Thread (6 messages) 6 messages, 2 authors, 8d ago

Re: [PATCH] http: preserve wwwauth_headers across redirects

From: Aaron Plattner <hidden>
Date: 2026-06-03 00:37:53

On 6/2/26 5:15 PM, Junio C Hamano wrote:
Aaron Plattner [off-list ref] writes:
quoted
diff --git a/http.c b/http.c
index ea9b16861b..cac8c9bfc9 100644
--- a/http.c
+++ b/http.c
@@ -2425,7 +2425,21 @@ static int http_request_recoverable(const char *url,
  	if (options->effective_url && options->base_url) {
  		if (update_url_from_redirect(options->base_url,
  					     url, options->effective_url)) {
+			struct strvec wwwauth_headers = STRVEC_INIT;
+
+			/*
+			 * Preserve wwwauth_headers across the call to
+			 * credential_from_url(): if the effective URL doesn't
+			 * specify its own credentials, a credential helper
+			 * might need the wwwauth[] array from the server's
+			 * redirect response in order to authenticate.
+			 */
+			strvec_pushv(&wwwauth_headers,
+				     http_auth.wwwauth_headers.v);
  			credential_from_url(&http_auth, options->base_url->buf);
+			strvec_pushv(&http_auth.wwwauth_headers,
+				     wwwauth_headers.v);
+			strvec_clear(&wwwauth_headers);
  			url = options->effective_url->buf;
  		}
  	}
As strvec_pushv() makes copies of the strings contained in .v[]
array, the above will

  - make a deep copy of http_auth.wwwauth_headers.v[] and store it away
    in wwwauth_headers.v[];

  - let credential_from_url() get rid of
    http_auth.wwwauth_headers.v[] (the original is freed here, but we
    have a deep copy stashed away safely), and perhaps add some of
    its own there; then

  - add what we stashed away back to http_auth.wwwauth_headers.v[].
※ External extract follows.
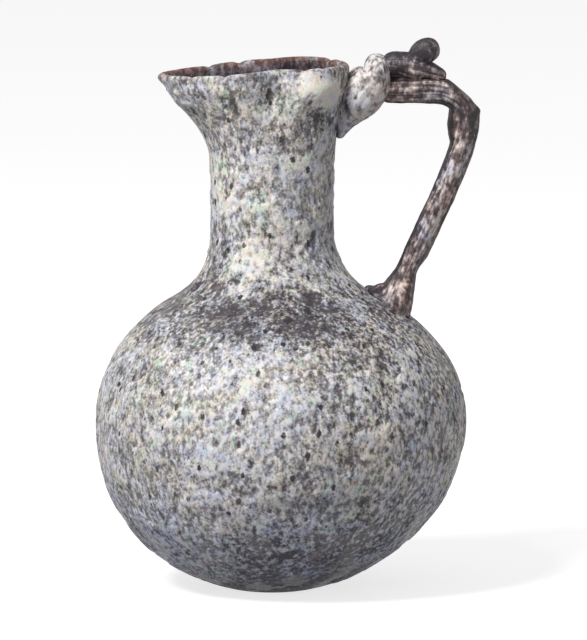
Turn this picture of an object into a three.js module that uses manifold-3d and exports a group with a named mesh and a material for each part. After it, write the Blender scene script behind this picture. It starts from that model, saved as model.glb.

So it does not leak and it does not have use-after-free, either,
which is good, even though it may be a bit inefficient having to
copy these strings so many times.
I agree, although in the grand scheme wwwauth_headers is a drop in the 
bucket compared to, say, nearly any git object.

I tried to find an easy way to just not clear it in the first place, but 
that doesn't really match what credential_clear() is intended to do.
I briefly wondered if it is unconditionally adding back the original
wwwauth_headers always the right thing to do, but I think this is
good.  In the context of http_request_recovorable(), the redirect
has already happened, and the request to the redirect target has
failed with a 401. The wwwauth_headers currently in http_auth were
populated from this 401 response from the redirect target. Since we
are updating http_auth's URL to match this redirect target (in order
to query the helper for the correct host), the headers we currently
have are the active challenges for this new URL. Thus, they must be
preserved and passed to the helper.
This matches my understanding and I think it points to a more 
fundamental design issue: wwwauth_headers aren't really credentials at 
all, and maybe they shouldn't be in struct credential in the first 
place. I wonder if it would make sense to encapsulate it in some other 
http-related structure that lives alongside the credentials, presumably 
along with the protocol, host, and path.
A few design questions that came to my mind are:

  - Is wwwauth_headers the _only_ thing that needs to be preserved in
    the existing credential in http_auth?  Will it stay to be the
    only thing, or will we need to rethink what this patch did in the
    future when we add such a new member to "struct credential"?

  - If we need to preserve some other members in "struct credential",
    or if we add such members to the struct in the future, what would
    be the recommended way to extend what this patch does to cover?

If we add new members in the future to store other transient
response-based authentication state (e.g. Authentication-Info
headers, or proxy authentication states), they will be wiped by
credential_from_url() and will need to be preserved the same way,
no?  This observation and thought experiment may hint that the
manual save-and-restore approach is not robust against future
extensions of struct credential.

The current approach of manually saving and restoring
wwwauth_headers in http.c creates a tight coupling between the HTTP
layer and the internals of struct credential. If new transient
fields are added in the future, developers must remember to update
http.c to preserve them, which may be error-prone.

I wonder if it would make the design more robust and future-proof to
encapsulate this logic in credential.c instead.  For example, we
could introduce a helper function:

     void credential_update_url(struct credential *c, const char *url)

that does what the new code added around credential_from_url() by
this patch does, perhaps?
Yeah, maybe. I'll think about this design some more.